Remember what I said earlier, there’s a value that is underappreciated by advisors — clients want their advisors to be where they are, they don’t want the advisor relationships always to be 5, 10, or 15 steps ahead because they might not be in the position to be able to see that far, even though that might be the advisor’s experience in terms of counseling so many families. Being present and stopping talking is honestly what I tell myself regularly in different client meetings. That’s my two cents. More active listening and stop talking.
Summary
When working with aging clients, financial wellness is smart business. It’s important to meet clients where they need and want advice and consultation the most as they age, including changes in housing and healthcare. Clients want an advisor as a fellow traveler, who is there shoulder-to-shoulder through the different chapters of their lives. Preparing and offering more distinct financial wellness analyses can be a great way to both attract and retain clients in ways that they really need it.
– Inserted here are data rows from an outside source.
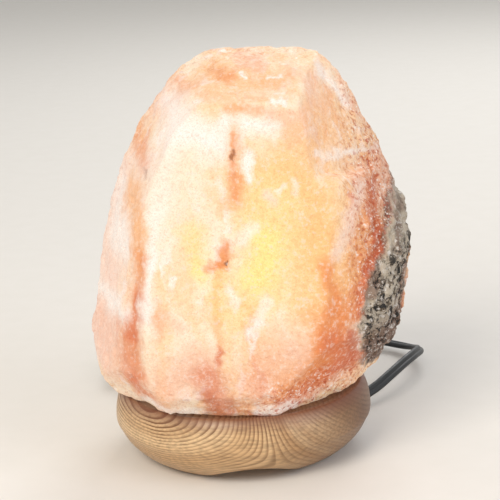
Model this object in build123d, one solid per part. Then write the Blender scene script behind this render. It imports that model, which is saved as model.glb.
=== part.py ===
from build123d import *
import os
from math import cos, dist, pi, radians, sin, sqrt, tan

# Salt crystal lamp. Millimetres, +Z up, +X right, +Y away from the viewer.
# The origin is on the axis of the turned wood base, at the level of the table.

# wood base, turned
sole_radius = 48.5
widest_radius = 69.5
widest_height = 22.0
crest_radius = 64.0
crest_rise = 2.0  # above the seat
lower_roundness = 1.56  # 2 is an ellipse, less is flatter
upper_roundness = 1.8
seat_radius = 58.0
seat_height = 35.5
base_hole_radius = 23.0
flange_recess_radius = 27.0
flange_recess_height = 12.0

# three arches under the base, which leave three feet
arch_count = 3
arch_bearing = 34.3  # the lead leaves under this one
arch_height = 9.7
arch_width = 54.0

# screws up through the feet into the crystal
foot_screw_circle = 40.0
foot_screw_radius = 2.1
foot_screw_length = 40.0
foot_screw_head_radius = 4.0
foot_screw_head_height = 3.0
foot_counterbore_radius = 4.6
foot_counterbore_depth = 8.0
cross_slot_width = 1.0
cross_slot_depth = 1.4

# crystal
crystal_half_width = 88.0
crystal_half_depth = 70.0
crystal_height = 180.0
crystal_bore_radius = 25.0
crystal_bore_depth = 110.5
crystal_bore_cone = 12.0

# lamp holder
flange_gap = 0.2
flange_radius = 26.0
flange_thickness = 2.0
holder_cap_radius = 15.0
holder_cap_wall = 2.4
holder_cap_bottom = 1.5
holder_height = 66.0
holder_wall = 2.4
lead_boss_reach = 17.0
lead_boss_width = 10.0
lead_exit_height = 5.0
insulator_length = 24.0
insulator_floor = 6.0
insulator_top_gap = 4.0
socket_radius = 6.1
socket_wall = 0.5
socket_length = 17.0
slip = 0.12  # clearance between pieces that screw, turn or slide in one another
contact_rivet_radius = 1.6
contact_disc_radius = 3.4
contact_disc_thickness = 0.6
terminal_screw_radius = 1.2
terminal_screw_head = 2.3
terminal_screw_thickness = 1.4
terminal_screw_spacing = 14.0
wire_radius = 1.0
wire_bow = 3.0
wire_entry_radius = 2.2

# spring clip of the holder
clip_thickness = 0.8
clip_width = 10.0
clip_band_bottom = 15.0
clip_band_height = 8.0
clip_reach = 22.0
clip_knee_height = 29.0
clip_tip_height = 47.0
clip_tip_reach = 18.5

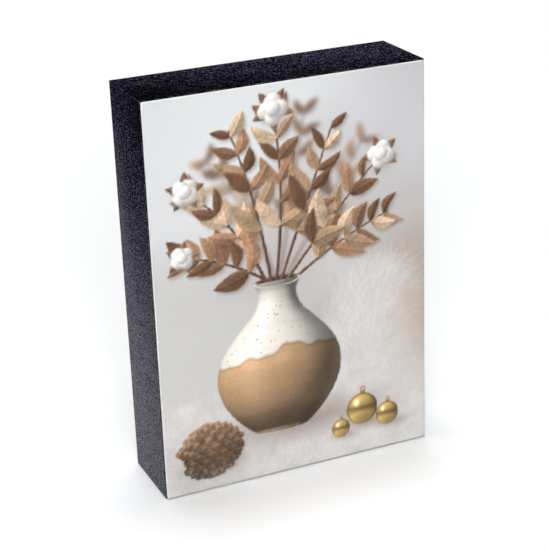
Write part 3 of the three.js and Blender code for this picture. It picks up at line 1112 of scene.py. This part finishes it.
# %% [markdown]
# Small things in front finish the still life: a pine cone on the left, whose scales follow the spiral of
# a real one, and three gold baubles on the right. A bauble is a mirror: how far a place on it looks up or
# down says what part of the room it shows. Short hairs are drawn over the feet, which seats everything.
# At last the print's own fine grain is added, and the canvas is done.

# %% A brush for the cone
CONE_BROWN = tint(126, 96, 74)
CONE_DEEP = tint(52, 38, 30)
SCALE_TIP = tint(184, 156, 128)
CONE_SHADE = tint(110, 95, 85)
CONE_SCALES = 110
GOLDEN_ANGLE = radians(137.508)


def cone(x, y, length, width, turn):
    """Scales round an egg, the tip's first, so that each one overlaps those before it"""
    soft_spot(x + 2, y - width * 0.42, length * 0.5, width * 0.26, 0.55, CONE_SHADE)
    part, dx, dy = near(x, y, length * 0.6)
    egg = np.hypot(
        (dx * cos(turn) + dy * sin(turn)) / (length * 0.44),
        (dy * cos(turn) - dx * sin(turn)) / (width * 0.44),
    )
    lay(part, soft_step(1.05, 0.9, egg), CONE_DEEP)
    for order in range(CONE_SCALES):
        share = order / (CONE_SCALES - 1)
        if cos(order * GOLDEN_ANGLE) < -0.15:
            continue
        off = sin(order * GOLDEN_ANGLE)
        half = width / 2 * sin(pi * (0.05 + 0.84 * share)) ** 0.75
        along = (0.47 - 0.96 * share) * length
        scale_x = x + cos(turn) * along - sin(turn) * off * half
        scale_y = y + sin(turn) * along + cos(turn) * off * half
        angle = turn + off * 0.85
        tone = 0.8 + 0.3 * off * cos(turn) + chance.normal(0, 0.05)
        size = width * (0.2 + 0.1 * sin(pi * share))
        leaf_blade(scale_x, scale_y, angle, size * 1.25, size * 1.25, CONE_BROWN * tone)
        tip_x, tip_y = scale_x + cos(angle) * size * 0.95, scale_y + sin(angle) * size * 0.95
        soft_spot(tip_x, tip_y, size * 0.28, size * 0.28, 0.75, SCALE_TIP * (tone + 0.1))
        soft_spot(tip_x + 0.35, tip_y - 0.55, size * 0.2, size * 0.2, 0.5, CONE_DEEP)


print("a brush for a cone of", CONE_SCALES, "scales")

# %% A brush for baubles
GOLD = tint(205, 170, 104)
CAP_GOLD = tint(150, 122, 78)
BAUBLE_SHADE = tint(118, 100, 84)
ROOM_HEIGHTS = (-1.0, -0.5, -0.15, 0.1, 0.3, 0.65, 1.0)
ROOM_TONES = (0.72, 0.86, 0.62, 0.5, 0.66, 0.86, 1.0)


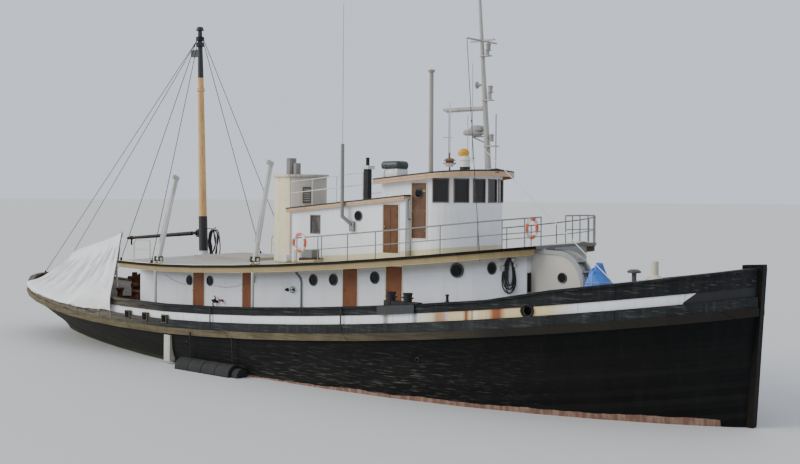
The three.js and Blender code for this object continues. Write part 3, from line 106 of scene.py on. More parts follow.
def feed(node, inputs):
    """Gives each input its link or its plain value."""
    for label, given in inputs.items():
        if isinstance(given, Value):
            given.tree.links.new(given.socket, node.inputs[label])
        else:
            node.inputs[label].default_value = given


def put(tree, kind, inputs=None, **settings):
    """One shader node, as the values that it gives, by number and by name."""
    made = tree.nodes.new("ShaderNode" + kind)
    for label, setting in settings.items():
        setattr(made, label, setting)
    feed(made, inputs or {})
    values = {}
    for number, socket in enumerate(made.outputs):
        values[number] = values[socket.name] = Value(tree, socket)
    return values


def ramped(value, low, high, least=0.0, most=1.0):
    """From least at low to most at high, and held beyond them."""
    span = {"Value": value, "From Min": low, "From Max": high, "To Min": least, "To Max": most}
    return put(value.tree, "MapRange", span)[0]


def within(value, low, high, soft=0.01):
    """1 between two places, with ends that fade over a little on both sides."""
    return ramped(value, low - soft, low + soft) * ramped(value, high + soft, high - soft)


def noise(place, scale, detail, rough=0.6):
    form = {"Vector": place, "Scale": scale, "Detail": detail, "Roughness": rough}
    return put(place.tree, "TexNoise", form)[0]


def tint(red, green, blue):
    """A paint's screen colour as the light it sends back."""
    return (*(((c / 255 + 0.055) / 1.055) ** 2.4 for c in (red, green, blue)), 1.0)


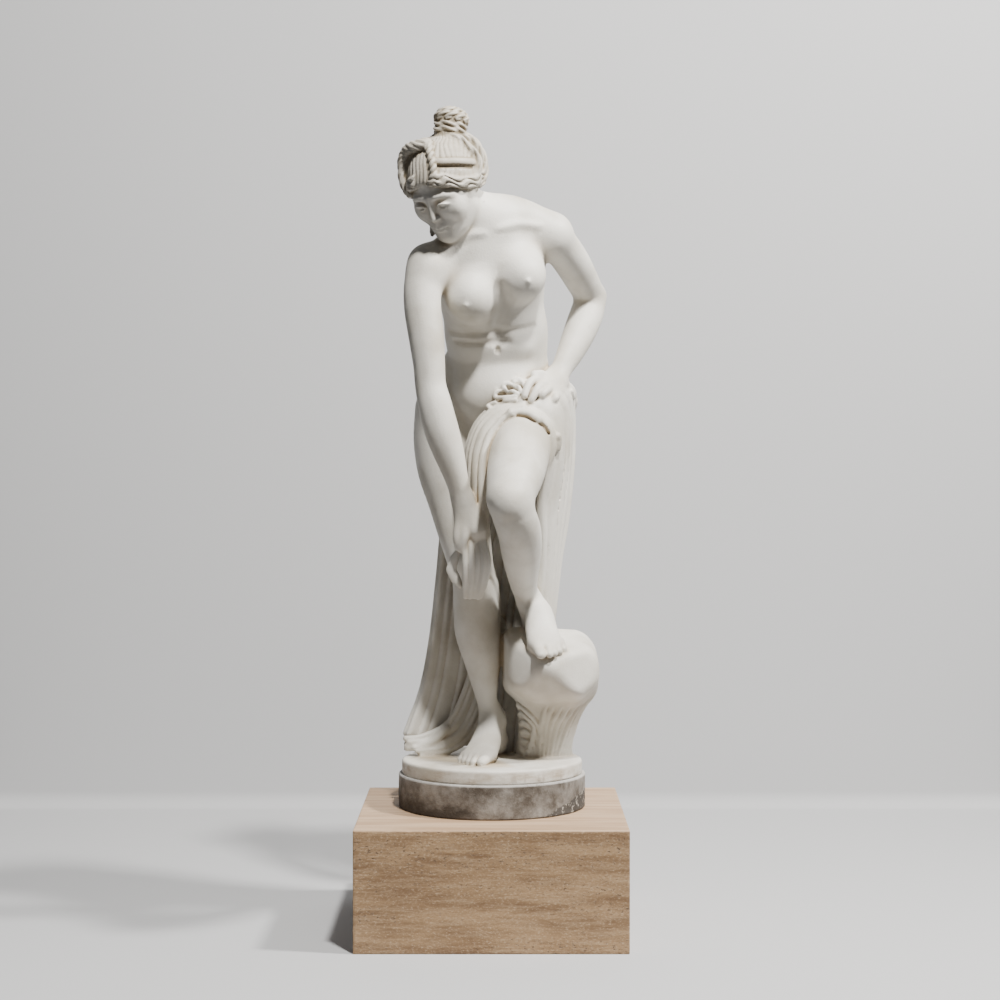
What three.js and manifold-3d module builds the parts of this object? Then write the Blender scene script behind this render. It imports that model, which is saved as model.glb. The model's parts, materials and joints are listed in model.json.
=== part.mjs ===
// A classical marble figure: a bather bends over a raised knee, one foot on a boulder, a cloth
// gathered at the hip. The figure, the boulder, the cloth and the round ground under them are
// carved from one block of marble. It stands on a round grey socle on a square travertine block.
// Millimetres, +Z up, seen along +Y. The origin is under the middle of the travertine block.
import * as THREE from "three";
import { edgeTable, triTable } from "three/addons/objects/MarchingCubes.js";
import { mergeVertices } from "three/addons/utils/BufferGeometryUtils.js";
import Module from "manifold-3d";

// The travertine block.
const BLOCK_WIDTH = 610;
const BLOCK_DEPTH = 610;
const BLOCK_HEIGHT = 273;
const BLOCK_ARRIS = 2.5;

// The grey socle, set a little behind the middle of the block.
const SOCLE_RADIUS = 220;
const SOCLE_HEIGHT = 79;
const SOCLE_ARRIS = 4;
const SOCLE_SETBACK = 40;
const ROUND_SIDES = 60;

// The marble, from its underside to the top of the bun. The carving below is written for a marble
// 1530 mm tall, and all of it is a share of the marble's height.
const MARBLE_HEIGHT = 1530;
const SHARE = MARBLE_HEIGHT / 1530;
const GROUND_RADIUS = 212;
const GROUND_THICKNESS = 33;
const GROUND_ARRIS = 7;

// The carving grid, and the number of triangles that the carved surface is brought down to.
const GRID_STEP = 6;
const CARVED_TRIANGLES = 8500;
const HEAD_CARE = 5;

// How the cloth is laid.
const LINES_PER_PLEAT = 5;
const CLOTH_SOFT = 7;

const vec = (x, y, z) => new THREE.Vector3(x, y, z);
const mix = (a, b, t) => a + (b - a) * t;
const X_AXIS = vec(1, 0, 0);
const WORLD = [vec(1, 0, 0), vec(0, 1, 0), vec(0, 0, 1)];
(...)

For the industry, being knowledgeable about decumulation is becoming increasingly critical for all of us to be thinking about. I wish a lot more conversations started with “What are the outcomes you are most hopeful for?” Hopeful outcomes are an incredibly important piece for advisors to be thinking about and a direction to be going. It also reminds me of that Forbes article that states empathy is the single most important leadership quality. Our clients truly value the human aspects of our role.
Hopeful outcomes are one way to frame financial wellness conversations with clients because it leads to the discrete choices we’re going to make, and that leads to the portfolio. This serves as a great path for client conversations. Specifically, advisors need to be where clients are, be more present, not jump to the end recommendation, and stop talking so active listening can take place.